Robi się gorąco wokół Rosji, Ukrainy i perspektywy zawarcia pokoju w trwającej od 3 lat wojnie. W odpowiedzi na amerykańskie deklaracje i zapowiadane na wtorek spotkanie delegacji USA oraz Rosji w Arabii Saudyjskiej, w poniedziałek spotkają się też szefowie rządów kilku europejskich państw.

Rosja grozi na całego. Nawet Ławrow nie gryzł się w język

Celem nadzwyczajnego spotkania, jak zapowiedział Pałac Elizejski, jest przejęcie przez Europę inicjatywy w rokowaniach pokojowych, które zaczynają toczyć się nad głowami nie tylko Ukraińców, ale też państw Europy Zachodniej. Opracowany ma być plan, by wiedzieć, pominięty kontynent ma dalej robić.

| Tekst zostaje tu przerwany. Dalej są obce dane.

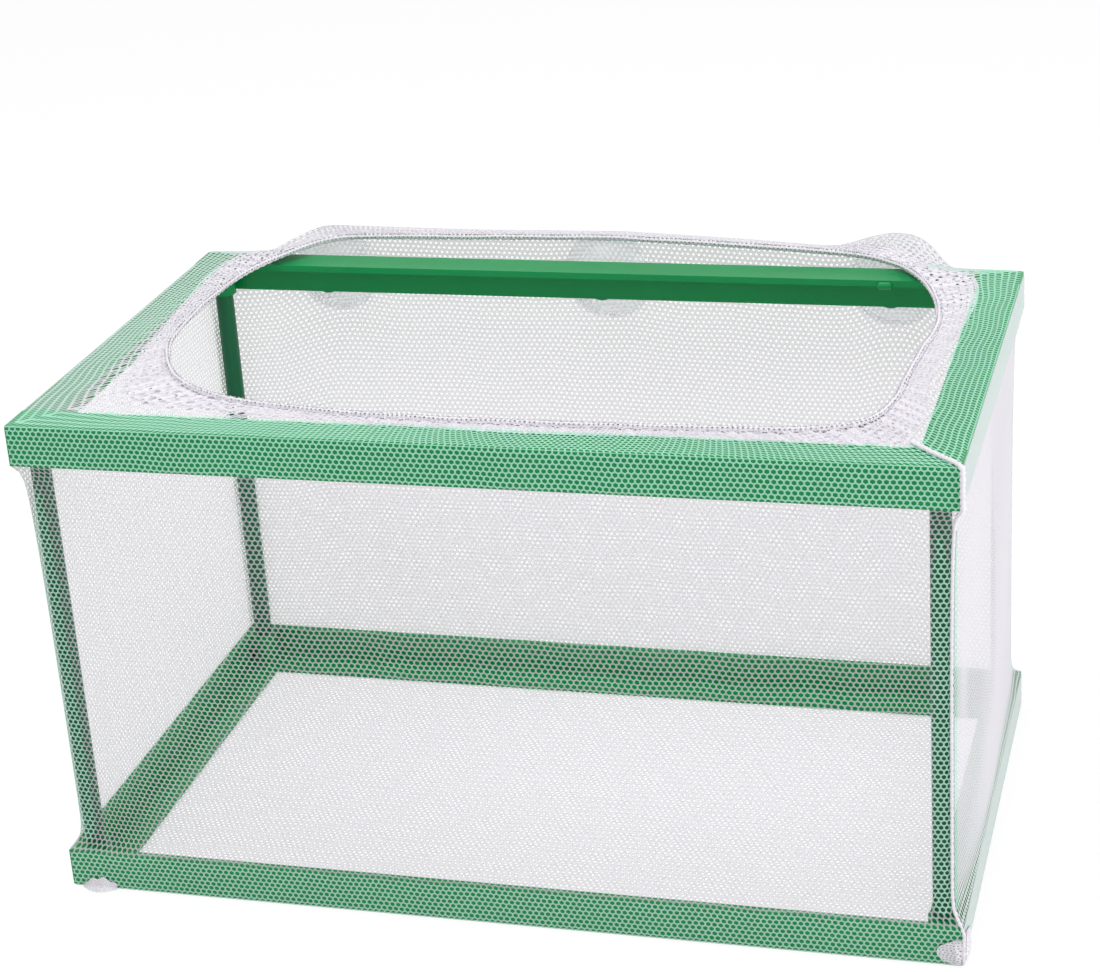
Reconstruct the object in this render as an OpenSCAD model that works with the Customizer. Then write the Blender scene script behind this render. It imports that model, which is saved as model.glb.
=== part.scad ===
// Fish breeding box: a clip-together plastic frame inside a net bag, with
// three suction cups behind its rear top rail. Millimetres, +Z up, -Y the
// front, origin in the middle of the face it stands on.

/* [Frame] */
// Width over the outer faces of the short rails
frame_w = 265; // [220:1:300]
// Depth over the outer faces of the long rails
frame_d = 154; // [130:1:180]
// Height over the top and bottom rails
frame_h = 148; // [110:1:170]
// Width of each leg of the angle that every rail is cut from
rail_leg = 12; // [11.5:0.5:14]
// Thickness of a rail's legs
rail_wall = 2; // [1.6:0.1:2.4]
// Rounding along a rail's outer edge
rail_edge_r = 0.8; // [0.3:0.1:1.2]
// Diameter of a corner post
post_dia = 5.8; // [5:0.1:6.4]
// From the frame's outer faces to the skin of a post
post_inset = 3.25; // [3:0.05:3.6]
// Wall of the sockets that hold a post
socket_wall = 1.2; // [0.8:0.1:1.4]

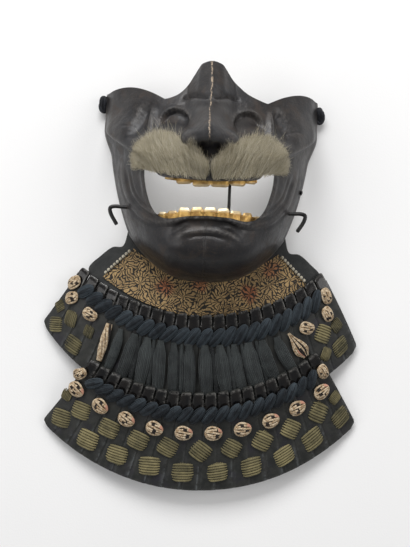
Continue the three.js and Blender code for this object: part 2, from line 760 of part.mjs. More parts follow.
// Half of the moustache: a backing along the lip with tapered locks that fan out from it.
function moustache(side) {
  const onFace = (x, y, above) => new THREE.Vector3(side * x, y, faceHeight(x, y) + above);
  const root = (t) => onFace(lerp(6, 45, t), 72 + 5 * t, 6);
  const backing = tube(
    [0, 0.1, 0.35, 0.6, 0.85, 1].map((t) => {
      const forward = root(Math.min(1, t + 0.05)).sub(root(Math.max(0, t - 0.05))).normalize();
      const size = t === 0 || t === 1 ? 3 : 5.2;
      return ring(root(t), forward, new THREE.Vector3(0, 0, 1), size * 1.15, size * 0.8, 6);
    }),
  );
  const tufts = LOCKS.map(({ x, y }, i) => {
    const base = root(i / (LOCKS.length - 1));
    const along = onFace(x, y, 5).sub(base);
    const turn = new THREE.Quaternion().setFromUnitVectors(new THREE.Vector3(0, 1, 0), along.clone().normalize());
    const middle = base.clone().addScaledVector(along, 0.45);
    return solid(
      new THREE.ConeGeometry(5.6, along.length() * 1.1, 4, 1).applyQuaternion(turn).translate(...middle),
    );
  });
  return join([backing, ...tufts]);
}

// Bent iron hook that the chin cord is caught under, with its root through the cheek.
function hookPoints(side) {
  const z = faceHeight(HOOK.x, HOOK.y);
  const at = (x, y) => new THREE.Vector3(side * x, y, z);
  const corner = HOOK.x + HOOK.reach;
  return [
    at(HOOK.x - 4, HOOK.y),
    at(corner - HOOK.bend, HOOK.y),
    at(corner - HOOK.bend * 0.25, HOOK.y - HOOK.bend * 0.4),
    at(corner - HOOK.bend * 0.3, HOOK.y - HOOK.bend * 1.3),
    at(corner - HOOK.drop * 0.46, HOOK.y - HOOK.drop),
  ];
}

// Thin iron pin that stands across the mouth, behind the lips.
function mouthPin() {
  const { x, top, bottom, z, radius } = PIN;
  return rod([new THREE.Vector3(x, bottom, z), new THREE.Vector3(x, top, z)], radius, 6, 1);
}

// Small rivet on the right cheek.
function cheekStud() {
  const { u, v, radius, rise } = STUD;
  const normal = faceNormal(u, v);
  const centre = facePoint(u, v).addScaledVector(normal, rise / 2 + GAP + 0.2);
  const axes = { length: 2 * radius, width: 2 * radius, thick: rise };
  return pad(centre, axes, normal, new THREE.Vector3(0, 1, 0), 0, [8, 4]);
}

// Knotted end of the tying cord at the edge of an ear lobe.
function earKnot(side) {
  const centre = new THREE.Vector3(EAR_KNOT.x * side, side < 0 ? EAR_KNOT.leftY : EAR_KNOT.rightY, EAR_KNOT.z);
  const up = new THREE.Vector3(0, 0, 1);
  const across = new THREE.Vector3(1, 0, 0);
  const upper = { length: 6.4, width: 6, thick: 7 };
  const lower = { length: 9, width: 6.4, thick: 8 };
  return join([
    solid(pad(centre.clone().add(new THREE.Vector3(1 * side, 3.2, 0.6)), upper, up, across, 20, [6, 4])),
    solid(pad(centre.clone().add(new THREE.Vector3(0.3 * side, -2, 0)), lower, up, across, 75 * side, [6, 4])),
  ]);
}

// ---------------------------------------------------------------- assembly

const object = new THREE.Group();

function add(name, shape, colour) {
  const geometry = shape.isBufferGeometry ? shape : geometryOf(shape);
  const mesh = new THREE.Mesh(geometry, new THREE.MeshStandardMaterial(COLOURS[colour]));
  mesh.name = name;
  object.add(mesh);
  return mesh;
}

const SIDES = [
  { side: -1, name: "left" },
  { side: 1, name: "right" },
];
const [upperLame, lowerLame] = LAMES;
const twoDigits = (n) => String(n).padStart(2, "0");

const clearance = facePlate(GAP);
const aside = (side, offset) => new THREE.Vector3(side * offset, 0, 0);

let plate = facePlate();
for (const { side, name } of SIDES) {
  const points = hookPoints(side);
  const hole = [points[0].clone().add(aside(side, -3)), points[0].clone().add(aside(side, 9))];
  plate = plate.subtract(solid(rod(hole, HOOK.radius + GAP, 8, 1)));
  add(`cord_hook_${name}`, solid(rod(points, HOOK.radius, 8, 7)), "iron");
  add(`ear_cord_${name}`, earKnot(side).subtract(clearance), "braid");
  add(`moustache_${name}`, moustache(side).subtract(clearance), "hair");
  add(`edge_braid_${name}`, edgeBraid(side), "edging");
  for (const lame of LAMES) add(`edge_lacing_${lame.name}_${name}`, edgeLacing(lame, side), "edging");
}
add("face_plate", plate, "iron");
add("mouth_pin", solid(mouthPin()), "iron");
add("cheek_stud", solid(cheekStud()).subtract(clearance), "iron");
add("upper_teeth", teethRow(UPPER_TEETH), "gold");
add("lower_teeth", teethRow(LOWER_TEETH), "gold");
add("throat_leather", leatherSheet(BACKING, LEATHER.backing, 0, 8, 13, [2.6, 2]), "leather");
add(
  "printed_leather",
  leatherSheet(PRINTED, LEATHER.printed, LEATHER.backing + GAP, 5, 13, [2.6, 2]),
  "print",
);
add("lame_upper", lameSolid(upperLame), "lacquer");
add("lame_lower", lameSolid(lowerLame), "lacquer");
add("rope_lacing_upper", ropeRow(upperLame), "braid");
add("rope_lacing_lower", ropeRow(lowerLame), "braid");
CORDS.forEach((cord, i) =>
  add(`suspension_cord_${twoDigits(i + 1)}`, suspensionCord(cord), cord.colour ?? "braid"),
);
for (let i = 0; i < lowerLame.scales / 2; i++)
  add(`lacing_knot_${twoDigits(i + 1)}`, lacingKnot(lowerLame, 2 * i + 1 - lowerLame.scales / 2), "edging");

const box = new THREE.Box3().setFromObject(object);
const middle = box.getCenter(new THREE.Vector3());
object.position.set(-middle.x, -middle.y, -box.min.z);

export default object;
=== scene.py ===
"""Iron half mask with a laced two-lame throat guard, lying face up on pale paper."""
import math

import bpy
import numpy as np
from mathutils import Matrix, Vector


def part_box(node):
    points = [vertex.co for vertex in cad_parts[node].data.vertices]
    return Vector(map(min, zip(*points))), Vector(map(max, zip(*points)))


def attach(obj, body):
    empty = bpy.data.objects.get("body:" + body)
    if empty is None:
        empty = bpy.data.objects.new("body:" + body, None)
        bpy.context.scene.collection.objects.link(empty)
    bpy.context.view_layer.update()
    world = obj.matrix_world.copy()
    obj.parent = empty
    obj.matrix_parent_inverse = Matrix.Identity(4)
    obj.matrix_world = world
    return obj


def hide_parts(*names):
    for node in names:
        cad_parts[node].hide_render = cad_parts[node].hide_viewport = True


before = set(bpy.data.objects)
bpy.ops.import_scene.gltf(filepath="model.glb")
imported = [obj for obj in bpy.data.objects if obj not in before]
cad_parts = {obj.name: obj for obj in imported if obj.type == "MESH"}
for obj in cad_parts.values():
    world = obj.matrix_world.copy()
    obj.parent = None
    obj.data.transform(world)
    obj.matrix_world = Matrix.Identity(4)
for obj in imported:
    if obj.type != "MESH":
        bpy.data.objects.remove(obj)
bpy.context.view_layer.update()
MM = 0.001

# ------------------------------------------------------------------ sizes, in millimetres
# The layout is drawn about the middle of the chin; the pin in the mouth ties it to the frame.
PIN = dict(x=15.2, top=72, bottom=40, z=62, radius=1.15)
low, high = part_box("mouth_pin")
SHIFT = np.array((low + high) / 2) / MM - [PIN["x"], (PIN["top"] + PIN["bottom"]) / 2, PIN["z"]]

MASK = dict(half_width=83, jaw_half_width=59, cheek_step=5.5, cheek_row=0.25, jaw_y=27, chin_rim_y=-6.5,
            nose_top_y=155, notch_x=38, notch_y=126.8, lobe_top_y=138.5, notch_lean=3.2, nose_lean=-0.8, wall=2.2,
            side_rim_z=7, rest_z=0.6)
MIDLINE = [(170, 40), (150, 47), (128, 57), (100, 71), (84, 80), (66, 82), (50, 81), (39, 82), (32, 79), (14, 83),
           (2, 78), (-10, 70)]
NOSE_RISE = [(165, 10), (150, 13), (130, 15), (110, 21), (97, 26), (92, 22), (87, 7), (82, 0)]
NOSE_HALF = [(165, 13), (150, 15), (130, 17), (110, 18), (97, 18), (92, 17), (87, 15), (82, 14)]
MOUTH = [(0, 40.4), (15, 39.6), (29, 38), (35, 40), (40, 45.5), (44.3, 56), (46.8, 70), (46, 77.5), (42, 78.5),
         (39, 74), (37, 69.6), (20, 66.2), (0, 65)]
ARCH_HEIGHT = [(40, 15), (0, 17), (-30, 21), (-60, 21), (-110, 17), (-170, 13)]
ARCH_HALF = [(40, 92), (0, 108), (-30, 122), (-60, 127), (-110, 127), (-170, 127)]
LAMES = dict(
    upper=dict(scales=22, top=(142, -31.3, 93), bottom=(158, -108, 123.6), roll=(0.9, -2.2), slide=(-1.5, -2.8),
               lift=(3.8, 2.2, 0.4), rope_row=0.23),
    lower=dict(scales=20, top=(146, -90, 86), bottom=(173.6, -167.7, 122.7), roll=(4.0, 1.9), slide=(6.4, 0.5),
               lift=(7.8, 3.6, 0.3), rope_row=0.235))
PLATE = 2.2  # thickness of a lame
SHINGLE = 0.7  # step from one scale up to the next
HEAD = 8.5  # height of the head of a scale
SCALES_EACH = 10  # the cords count their ends in tenths of half a lame
SIDES = ((-1, "left"), (1, "right"))
KNOT = (13.4, 10.4, 5)  # length, width and thickness
EDGE_KNOT = (8.4, 4.4)  # width and thickness
EYE_HEIGHT, VIEW_HEIGHT, VIEW_ROLL = 700, 432.13, 2.4


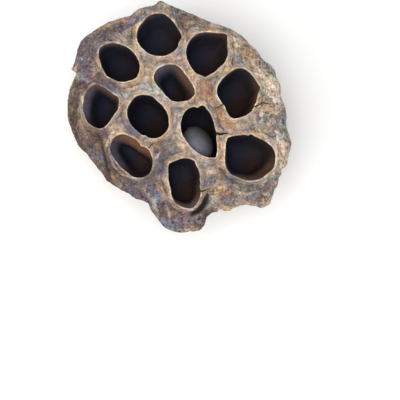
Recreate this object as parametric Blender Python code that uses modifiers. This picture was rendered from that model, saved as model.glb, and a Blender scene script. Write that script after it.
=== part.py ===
"""Dried lotus pod: one woody seed cup with open pits across its face, and one loose seed in a pit.

The frame is in metres with +Z up, from the cut stub that the cup stands on to the pitted face. The
origin lies on that surface, under the middle of the cup's outline. The tables are in millimetres
and degrees, because the sizes of a pod are read more easily that way.
"""

import math
from typing import NamedTuple

import bpy

MM = 0.001

# The cup as a whole, in millimetres.
FACE_HEIGHT = 43.0
CROWN_DROP = 1.2
ROLL_DROP = 5.0
ROLL_POWER = 8
STUB_CENTRE = (-0.2, 0.3)
STUB_RADIUS = 7.4
MEAN_RIM_RADIUS = 42.0
CUP_COLUMNS = 90

# Moves the middle of the finished outline over the origin.
CENTRING = (0.18, 0.19)

# The outline of the rim seen from above: (direction in degrees, radius in millimetres).
RIM_OUTLINE = (
    (0, 41.7), (13, 40.5), (28, 41.0), (37, 39.4), (50, 39.9), (64, 39.0), (76, 38.9), (88, 42.0),
    (98, 45.4), (106, 44.3), (115, 43.9), (128, 45.8), (141, 48.5), (153, 45.6), (163, 43.9), (176, 43.7),
    (190, 41.7), (206, 38.2), (221, 37.4), (238, 35.5), (249, 36.2), (257, 40.6), (271, 45.0), (281, 43.6),
    (289, 39.2), (300, 41.3), (313, 47.6), (323, 47.2), (336, 44.8), (346, 44.8),
)

# Where the face swells or sinks: (x, y, spread, height), in millimetres.
FACE_SWELLS = (
    (1.0, -40.0, 8.0, -2.6),
    (8.5, -34.0, 3.5, -1.6),
    (24.0, -33.0, 8.0, 1.6),
    (40.0, -14.0, 7.0, 1.8),
    (38.0, 6.0, 7.0, 1.4),
    (-7.0, 44.0, 5.0, 1.8),
    (-38.0, 26.0, 7.0, -1.8),
    (-44.0, 2.0, 9.0, -2.6),
    (-33.0, -22.0, 9.0, -4.2),
    (2.0, 0.0, 12.0, 0.8),
)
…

„Uważamy, że na skutek przyspieszenia w kwestii ukraińskiej, jak i tego, co mówią władze amerykańskie, konieczne jest, aby Europejczycy czynili więcej i działali lepiej, w sposób spójny, na rzecz naszego zbiorowego bezpieczeństwa” – oświadczył w niedzielę wieczorem doradca francuskiego prezydenta.

Jednak zanim jeszcze europejscy przywódcy zasiedli za stołem i zaczęli umawiać się na kolejne spotkanie, do ataku ruszył szef rosyjskiej dyplomacji, Siergiej Ławrow. Nie tylko ucieszył się z faktu, że nie będzie musiał z rozmawiać z Europą o pokoju, ale jasno dał do zrozumienia, że jest zadowolony, iż Europa nie będzie „błagać” o zawieszenie broni. W jego ocenie, takie europejskie „błaganie” miałoby tylko jeden cel – dalsze dozbrajanie Ukrainy.

- Jeśli zamierzają wyłudzić jakieś chytre pomysły na zamrożenie konfliktu, podczas gdy oni sami, zgodnie ze swoim zwyczajem, charakterem i przyzwyczajeniami, będą mieli na myśli kontynuację wojny, to po co ich tam zapraszać – powiedział o Europejczykach Ławrow.

Ławrow o Europie: „Musisz odpowiedzieć za swoje czyny”

Idąc śladem propagandystów i dziennikarzy, którzy atak na Europę rozpoczęli w rosyjskich mediach już w niedzielę, również szef MSZ Rosji nie zamierza dać Staremu Kontynentowi wytchnienia. Nie grozi co prawda od razu atakiem nuklearnym, ale daje do zrozumienia, że Europa zapłaci między innymi za sankcje, jakie nałożyła na jego kraj.

- Gdy ktoś przez wiele lat dopuszcza się bezprawia, łamie własne, raz zadeklarowane zasady równości, uczciwej konkurencji, domniemania niewinności, nienaruszalności własności, wolności słowa, wolności dostępu do informacji, gdy to wszystko jest deptane bez cienia sumienia, gdy cudze zostaje okradzione z naruszeniem wszelkich norm prawa międzynarodowego – powiedział o Europie Ławrow.

I chociaż słowa takie brzmią paradnie w ustach przedstawiciela kraju, który oskarżany jest o zbrodnie wojenne, za nic mając prawa własności ludzi sprzeciwiających się władzy, to Rosjanin wydaje się być pewny swego. Czując sceptycyzm Amerykanów do dalszego mieszania się w europejskie sprawy, zapowiedział, że przyjdzie zapłacić teraz nie tylko za sankcje, ale też za wspieranie Ukrainy bronią.

- A wszystko to dzieje się w oczekiwaniu, że jakoś się wymkniemy i przeczekamy pod „atomowym parasolem”, to już się to nie zdarzy(…). Musisz odpowiedzieć za swoje czyny. To samo jest powiedziane w Biblii – cytuje słowa Ławrowa kremlowska agencja Ria Nowosti.